Would you believe Khaled al-Jenfawi, a columnist for Kuwait's Al-Seyassah daily?
Anyway, in this story, "Muslims condemn Mumbai attacks, worry about image," by Karin Laub for The Associated Press, November 30, Muslim leaders and spokesmen worry a great deal about the possibility that these jihad attacks in Mumbai by a Tiny Minority of Extremists™ will lead people to think ill of Islam.
Of course, there is one thing they could do about that that would actually begin to make people think better of Islam, but no one even whispers anything about doing it in this article or anywhere else. And that would be to begin to saturate mosques and madrassas with the message that jihad warfare is never justified, that the imperative to subjugate unbelievers under the rule of Islamic law must be decisively rejected, and that peaceful coexistence as equals with unbelievers is to be maintained indefinitely. If Islamic clerics stopped talking about conquering Europe and America, and began to teach the opposite, things might begin to improve. If Muslim leaders worldwide energetically pronounced takfir upon -- that is, declared to be non-Muslim -- all those who maintained belief in the Qur'an's literal words of warfare, and in the traditional Islamic doctrines regarding jihad warfare (whether hot war or otherwise), and upon anyone who wished to impose Sharia upon unbelievers by whatever means and at whatever speed, and if those leaders demonstrated their sincerity by actions instead of mere words, informed non-Muslims might begin to think better of Islam.
But these things will not happen. They're not even on the table. Instead, many of the same people quoted in this article work to brand any non-Muslim who points out the ways in which jihadists use Islamic texts and teachings to justify violence and supremacism as a "bigot" or a "racist." And that in itself, however effective a tactic it may be among the ignorant and easily intimidated, is revealing.
RAMALLAH, West Bank (AP) — Muslims from the Middle East to Britain and Austria condemned Sunday the Mumbai shooting rampage by suspected Islamic militants as senseless terrorism, but also found themselves on the defensive once again about bloodshed linked to their religion.
Intellectuals and community leaders called for greater efforts to combat religious fanaticism. [...]
"The occupation of the synagogue and killing people in hotels tarnishes the Muslim faith," said Kazim al-Muqdadi, a political science lecturer at Baghdad University. "Anyone who slaughters people and screams `Allahu Akbar' (God is Great) is sick and ignorant."
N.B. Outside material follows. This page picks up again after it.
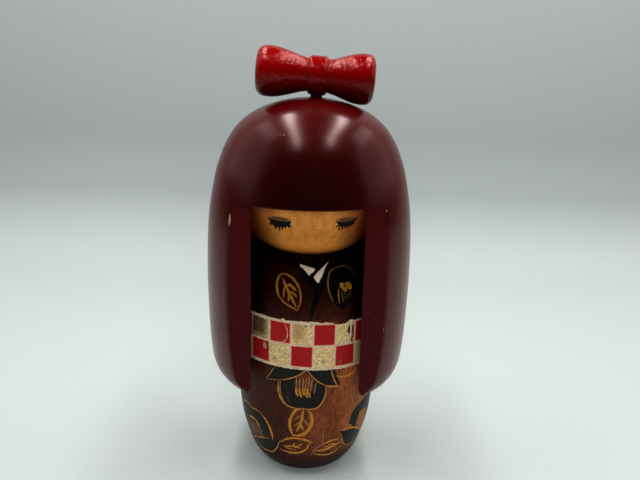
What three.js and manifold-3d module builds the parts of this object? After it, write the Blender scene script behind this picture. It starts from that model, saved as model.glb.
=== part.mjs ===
// Turned wooden kokeshi doll: a ball head in a hollow turned cap of hair, on a carved
// kimono body with a paper sash, and a spool-shaped hair bow on a peg.
// Millimetres, +Z up, the face looks along -Y. The origin is the middle of the base.
import * as THREE from 'three';
import { mergeVertices } from 'three/addons/utils/BufferGeometryUtils.js';
import Module from 'manifold-3d';

const wasm = await Module();
wasm.setup();

// ---- driving dimensions ----
const turnSegments = 48;          // facets round every turned piece
const smallSegments = 24;         // facets round pegs and their holes
const gluedGap = 0.3;             // space left between pieces that are glued together
const turningGap = 0.2;           // running clearance of a peg that turns in its hole

const footRadius = 14.3;          // flat base that the doll stands on
const waistRadius = 26.5;         // straight stretch of the body, under the sash
const waistLow = 43;
const waistHigh = 65;
const seatRadius = 15.6;          // rim of the dished seat that the head rests in
const seatHeight = 82.2;

const sashLow = 45.4;             // middle of the sash's lower edge
const sashHeight = 17.3;
const sashPaper = 0.35;
const sashSlope = -0.028;         // the strip was wrapped a little low on the +X side

const headBallRadius = 31.5;      // ball of the chin and cheeks
const headBallHeight = 110.4;
const headRadius = 30.3;          // largest radius, where the head meets the hair
const headStraightTop = 103;
const headTop = 117.6;

const hairBore = 30.67;           // inside of the hollow hair
const boreTop = 103;
const ceilingHeight = 118.2;
const hairTipRadius = 31.6;       // sharp lower edge of the side and back hair
const hairTipHeight = 35.7;
const fringeHeight = 101;         // lower edge of the fringe
const fringeFace = 24.9;          // the front is cut flat at this distance from the axis

const neckPegRadius = 5;
const neckPegLow = 66.5;
const neckPegHigh = 92;

const bowCentre = new THREE.Vector3(1.6, 0, 140.3);
const bowTilt = THREE.MathUtils.degToRad(3.5);   // the +X end of the bow hangs lower
const bowLongLobe = 20.9;         // from the middle of the band to the -X end
const bowShortLobe = 19.2;        // and to the +X end
const bowBandRadius = 6.4;
const bowBandHalf = 3.2;
const bowPegRadius = 2;
const bowPegTop = -1.6;           // from the middle of the bow, along the peg
const bowPegFoot = -14.4;

// ---- helpers ----
// Turns a profile of [radius, height] points into a closed body about the Z axis.
function turned(profile, segments = turnSegments) {
  const points = profile.map(([radius, height]) => new THREE.Vector2(radius, height));
  const geometry = new THREE.LatheGeometry(points, segments);
  geometry.rotateX(Math.PI / 2);
  return geometry;
}

// Points on a circle in the profile plane, from one angle to another in degrees.
function arc(centreRadius, centreHeight, radius, fromDegrees, toDegrees, steps) {
  const points = [];
  for (let step = 0; step <= steps; step += 1) {
    const degrees = fromDegrees + (toDegrees - fromDegrees) * step / steps;
    const angle = THREE.MathUtils.degToRad(degrees);
    points.push([centreRadius + radius * Math.cos(angle), centreHeight + radius * Math.sin(angle)]);
  }
  return points;
}

// A smooth run of points through a few chosen [radius, height] ones.
function smooth(points, count) {
  const curve = new THREE.SplineCurve(points.map(([radius, height]) => new THREE.Vector2(radius, height)));
  return curve.getPoints(count).map((point) => [point.x, point.y]);
}

// A plain round peg or drill along Z.
function rod(radius, low, high) {
  return turned([[0, low], [radius, low], [radius, high], [0, high]], smallSegments);
}

function toSolid(geometry) {
  const bare = geometry.clone();
  bare.deleteAttribute('normal');
  bare.deleteAttribute('uv');
  const merged = mergeVertices(bare, 1e-4);
  const vertProperties = new Float32Array(merged.attributes.position.array);
  const triVerts = new Uint32Array(merged.index.array);
  return new wasm.Manifold(new wasm.Mesh({ numProp: 3, vertProperties, triVerts }));
}

function toGeometry(solid) {
  const mesh = solid.getMesh();
  const geometry = new THREE.BufferGeometry();
  geometry.setAttribute('position', new THREE.BufferAttribute(mesh.vertProperties, 3));
  geometry.setIndex(new THREE.BufferAttribute(mesh.triVerts, 1));
  geometry.computeVertexNormals();
  return geometry;
}

function cut(geometry, ...tools) {
  let solid = toSolid(geometry);
  for (const tool of tools) solid = solid.subtract(toSolid(tool));
  return toGeometry(solid);
}

function finish(color, roughness) {
  return new THREE.MeshStandardMaterial({ color, roughness, metalness: 0 });
}

const doll = new THREE.Group();

function addPiece(name, geometry, material) {
  const mesh = new THREE.Mesh(geometry, material);
  mesh.name = name;
  doll.add(mesh);
  return mesh;
}

// Places a piece made about the bow's middle, its peg along Z, where the bow sits.
function placeOnBow(mesh) {
  mesh.position.copy(bowCentre);
  mesh.rotation.y = bowTilt;
}

// ---- body: one turning from the foot to the dished seat, drilled for the neck peg ----
function bodyProfile() {
  const skirt = smooth([
    [footRadius, 0], [15.9, 0.9], [17.4, 2.4], [19.9, 6.1], [22.3, 13], [23.8, 19], [24.8, 27], [25.8, 36],
    [waistRadius, waistLow],
  ], 10);
  const shoulder = smooth([
    [waistRadius, waistHigh], [26.1, 70], [24.6, 75.2], [21.6, 79.4], [18.4, 81.5], [seatRadius, seatHeight],
  ], 7);
  const seatBall = headBallRadius + 0.6;
  const rimAngle = THREE.MathUtils.radToDeg(Math.acos(seatRadius / seatBall));
  const seat = arc(0, headBallHeight, seatBall, -rimAngle, -90, 3).slice(1);
  return [[0, 0], ...skirt, ...shoulder, ...seat];
}

const neckHole = rod(neckPegRadius + gluedGap, neckPegLow - gluedGap, seatHeight + 1);
addPiece('body', cut(turned(bodyProfile()), neckHole), finish(0x4a2012, 0.4));

// ---- sash: a strip of patterned paper wrapped round the body, sloping a little ----
function sashGeometry() {
  const inside = waistRadius + gluedGap;
  const outside = inside + sashPaper;
  const low = sashLow;
  const top = sashLow + sashHeight;
  const geometry = turned([[inside, low], [outside, low], [outside, top], [inside, top], [inside, low]]);
  const slope = new THREE.Matrix4().makeShear(0, sashSlope, 0, 0, 0, 0);
  return geometry.applyMatrix4(slope);
}

addPiece('obi', sashGeometry(), finish(0xb9a07c, 0.6));

// ---- neck peg: a dowel glued into the body, on which the head turns ----
addPiece('neck_dowel', rod(neckPegRadius, neckPegLow, neckPegHigh), finish(0xd0a878, 0.6));

// ---- head: a ball below, a short straight band, and a crown that fits the hair ----
function headProfile() {
  const cheekAngle = THREE.MathUtils.radToDeg(Math.acos(headRadius / headBallRadius));
  const ball = arc(0, headBallHeight, headBallRadius, -90, -cheekAngle, 9);
  const crown = smooth([
    [headRadius, headStraightTop], [29.3, 106.2], [26.8, 110], [22.4, 113.8], [16, 116.7], [9, headTop],
  ], 6);
  return [...ball, ...crown, [0, headTop]];
}

const headSocket = rod(neckPegRadius + turningGap, headBallHeight - headBallRadius - 1, neckPegHigh + 0.5);
addPiece('head', cut(turned(headProfile()), headSocket), finish(0xc88a4a, 0.5));

// ---- hair: a hollow turning, its front sawn flat below the fringe ----
function hairProfile() {
  const outside = smooth([
    [hairTipRadius, hairTipHeight], [32.9, 37.5], [33.95, 40], [34.7, 43.5], [35.45, 52], [35.85, 63],
    [36, 72], [35.8, 84], [35, 95.3], [33.1, 106.3], [28.7, 118.7], [24.7, 124.3], [19.2, 128.5],
    [12.9, 131.2], [6.2, 132.8], [0, 133.3],
  ], 22);
  outside[outside.length - 1][0] = 0;
  const ceiling = smooth([
    [0, ceilingHeight], [9.4, 118], [16.5, 117.1], [22.8, 114.2], [27.2, 110.4], [29.8, 106.4],
    [hairBore, boreTop],
  ], 7);
  ceiling[0][0] = 0;
  return [...outside, ...ceiling, [hairBore, hairTipHeight + 1.7], [hairTipRadius, hairTipHeight]];
}

function frontCut() {
  const halfWidth = 45;
  const depth = 20;
  const low = hairTipHeight - 5;
  const block = new THREE.BoxGeometry(2 * halfWidth, depth, fringeHeight - low);
  block.translate(0, -fringeFace - depth / 2, (fringeHeight + low) / 2);
  return block;
}

function bowPegHole() {
  const hole = rod(bowPegRadius + turningGap, bowPegFoot - 0.5, -bowBandRadius + 2);
  hole.rotateY(bowTilt);
  hole.translate(bowCentre.x, bowCentre.y, bowCentre.z);
  return hole;
}

addPiece('hair', cut(turned(hairProfile()), frontCut(), bowPegHole()), finish(0x3a0a0d, 0.3));

// ---- bow: a spool with a raised band in the middle, drilled from below for its peg ----
// A lobe of the bow, from the middle of the band out to the end of the given length.
function bowLobe(length) {
  const flared = [[5.4, 0], [5.8, 0.125], [7.3, 0.4], [8.2, 0.59], [8.35, 0.775], [7.7, 0.91], [6.2, 0.975]];
  const reach = length - bowBandHalf;
  const flare = smooth(flared.map(([radius, along]) => [radius, bowBandHalf + reach * along]), 8);
  const band = [[bowBandRadius, 0], [bowBandRadius, bowBandHalf - 0.5], [bowBandRadius - 0.5, bowBandHalf]];
  return [...band, ...flare, [0, length]];
}

function bowGeometry() {
  const upper = bowLobe(bowShortLobe);
  const lower = bowLobe(bowLongLobe).slice(1).reverse().map(([radius, height]) => [radius, -height]);
  const spool = turned([...lower, ...upper], 36);
  spool.rotateY(Math.PI / 2);
  return cut(spool, rod(bowPegRadius + gluedGap, -bowBandRadius - 1, bowPegTop + gluedGap));
}

placeOnBow(addPiece('bow', bowGeometry(), finish(0xa01014, 0.15)));

// ---- bow peg: a thin dowel glued into the bow, on which the bow turns in the crown ----
placeOnBow(addPiece('bow_peg', rod(bowPegRadius, bowPegFoot, bowPegTop), finish(0x7a1512, 0.4)));

export default doll;
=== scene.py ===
# A turned wooden kokeshi doll: carved kimono body, paper sash, ball head, hollow turned
# hair with its front sawn flat, and a red spool bow on a peg. The sections follow the
# doll as it is put together. Sizes are in millimetres, turned to metres by MM.
import math
import random

import bmesh
import bpy
import numpy as np
from mathutils import Matrix, Vector
from mathutils.geometry import delaunay_2d_cdt


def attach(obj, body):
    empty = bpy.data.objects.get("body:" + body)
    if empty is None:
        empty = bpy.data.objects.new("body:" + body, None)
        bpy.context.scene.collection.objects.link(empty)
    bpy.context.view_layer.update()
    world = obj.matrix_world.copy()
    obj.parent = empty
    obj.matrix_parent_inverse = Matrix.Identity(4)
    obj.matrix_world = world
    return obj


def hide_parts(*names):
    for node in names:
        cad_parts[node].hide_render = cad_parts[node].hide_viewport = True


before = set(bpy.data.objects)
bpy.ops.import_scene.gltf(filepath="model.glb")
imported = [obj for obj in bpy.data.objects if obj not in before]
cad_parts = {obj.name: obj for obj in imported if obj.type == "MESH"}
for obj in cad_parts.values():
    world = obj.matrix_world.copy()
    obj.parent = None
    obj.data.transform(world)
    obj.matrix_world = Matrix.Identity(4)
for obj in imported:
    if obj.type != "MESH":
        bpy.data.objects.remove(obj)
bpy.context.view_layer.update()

# ---------------------------------------------------------------- neck dowel
# A plain dowel of pale wood, cut from rod and glued into the body. Its ends are
# chamfered by hand, and the head turns on the part that stands out of the body.
MM = 0.001
DOWEL_RADIUS = 5.0
DOWEL_LOW = 66.5
DOWEL_HIGH = 92.0
DOWEL_CHAMFER = 0.6
SHARP_ANGLE = math.radians(35)       # edges sharper than this stay crisp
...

In Britain, home to nearly two million Muslims, a spokesman for the Muslim Council of Britain, Inayat Bunglawala, said that "a handful of terrorists like this bring the entire faith into disrepute." [...]
A man identified as Sheik Youssef al-Ayeri said the killings are in line with Islam.
"It's all right for Muslims to set the infidels' castles on fire, drown them with water .... and take some of them as prisoners, whether young or old, women or men, because it is one of many ways to beat them," he wrote in the al-Fallujah forum. [...]
Iranian President Mahmoud Ahmadinejad referred to the attacks as terrorism, but added that the violence is rooted in "unjust policies" aimed at destabilizing the region. He did not elaborate. [...]
Saudi Arabia said in a statement carried earlier this week by the Saudi Press Agency that it "strongly condemns and denounces this criminal act." An editorial Friday in Saudi's English-language Arab News said that "no civilized person ... can be anything but revolted and sickened by the terrorist attacks in Mumbai."
However, Jonathan Fighel, an Israeli counterterrorism expert, said Saudi organizations have been funneling money to Muslim militants in Kashmir.
"This demonstrates exactly the double game and, I would say, the hypocrisy of the Saudi regime," said Fighel of the Israel-based International Institute for Counter-Terrorism.
Throughout the Muslim world, the attacks set off soul-searching.
"I think that Muslims should raise their voice against such actions. They should forge a coalition to fight such phenomena, because it harms them and damages their image," said Ali Abdel Muhsen, 22, a Muslim engineering student in the West Bank city of Nablus.
Muslims and Arabs must confront the violence "that is taking place in our name and in the name of our (Islamic) tenets," wrote Khaled al-Jenfawi, a columnist for Kuwait's Al-Seyassah daily.
"Unfortunately, we have yet to see a distinguished popular condemnation in the traditional Arab or Muslim communities that strongly rejects what is happening in the name of Islam or Arab nationalism," wrote al-Jenfawi.